Since March, attendees at the charity have been helping the castle keepers to move tonnes of soil and tend the borders.
Grow supervisor Andrew Chandler said the medieval surroundings had provided an enjoyable environment in which to work, particularly towards the end of the island’s second lockdown.
‘It’s been great,’ he said.
‘We’ve had our own space, which has been lovely. We’re looking after the borders around the castle – on the lower reaches – and the top lawn as well.’
Mr Chandler said the castle’s location determined what could be grown where.
‘You’re really exposed to the wind and the elements,’ he said, ‘and it depends from one side to the other what you can grow, but much of it is sun-loving plants and plants that won’t need too much water.
‘If you’re overlooking Havelet Bay, it’s a hotbed up there.’
Head of Heritage Services Helen Glencross said the charity had been invited to work at the castle after working successfully on a similar project at the Guernsey Museum and Art Gallery at Candie.
‘We’re absolutely delighted to work in partnership with Grow Ltd,’ she said.

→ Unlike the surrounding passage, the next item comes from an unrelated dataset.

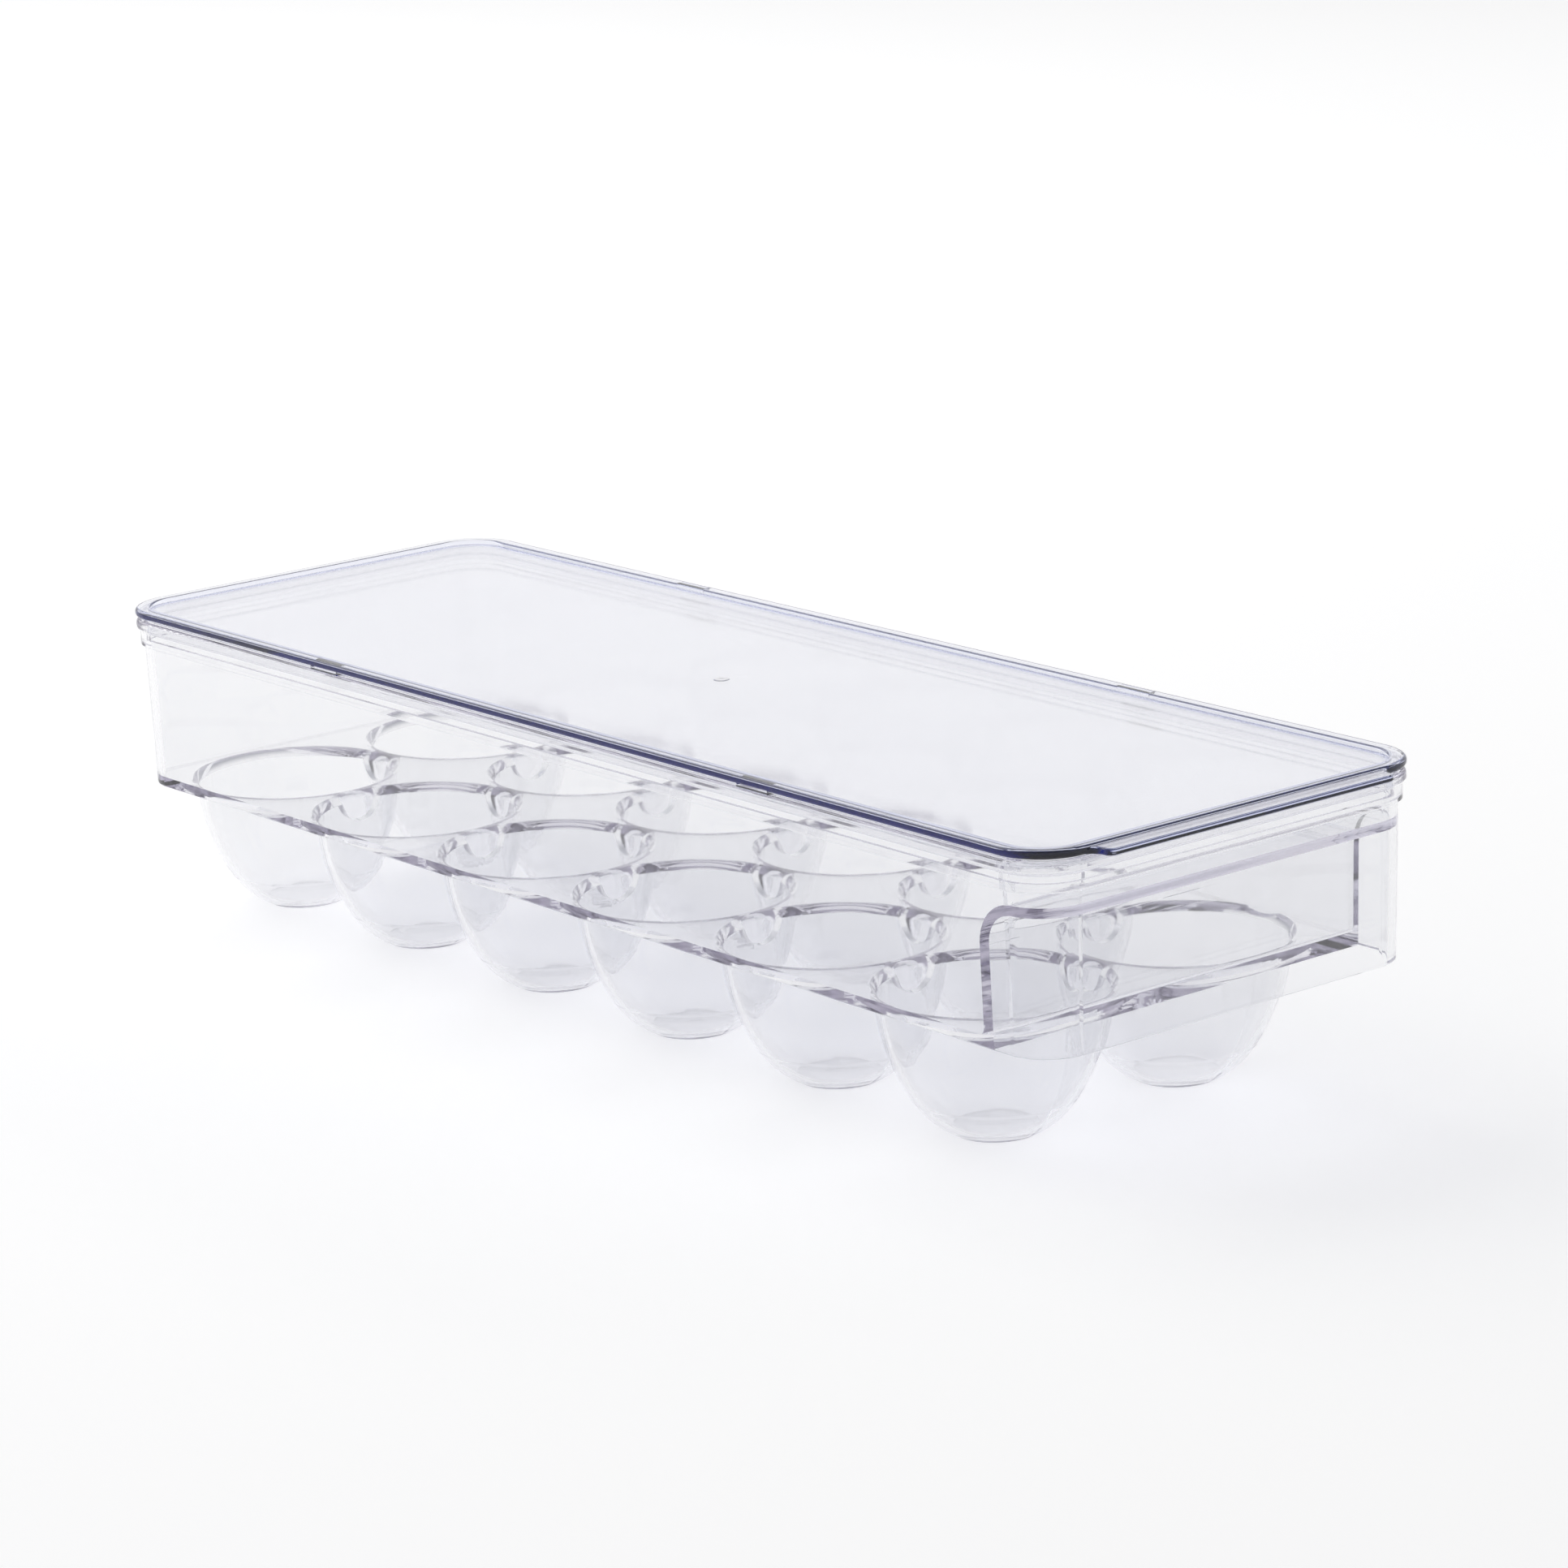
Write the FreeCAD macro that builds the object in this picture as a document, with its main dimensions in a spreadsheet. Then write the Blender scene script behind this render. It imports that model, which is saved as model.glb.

‘They’ve done a fantastic job helping us to prepare for the season.’
Grow team member Benjamin Tardif said working at the castle could be a little stressful when it was busy, but when it is less crowded, it was very peaceful.
‘We keep focused on putting the plants where they need to be put and make sure they’re looking healthy,’ he said.
Fellow attendee Heather Brown said: ‘It’s different to what we normally do at Grow Ltd. ‘It’s really interesting and you get to see lots of different wildlife.’
Kieran Trebert, who is also on the Grow team at the castle, identified another good reason to enjoy the work.
‘It’s nice to come here without having to pay, for once, but I also get to see what goes on behind without several people here.’
n Castle Cornet opened its doors for the new season on Friday and will open every day from 10am to 4pm until 31 October.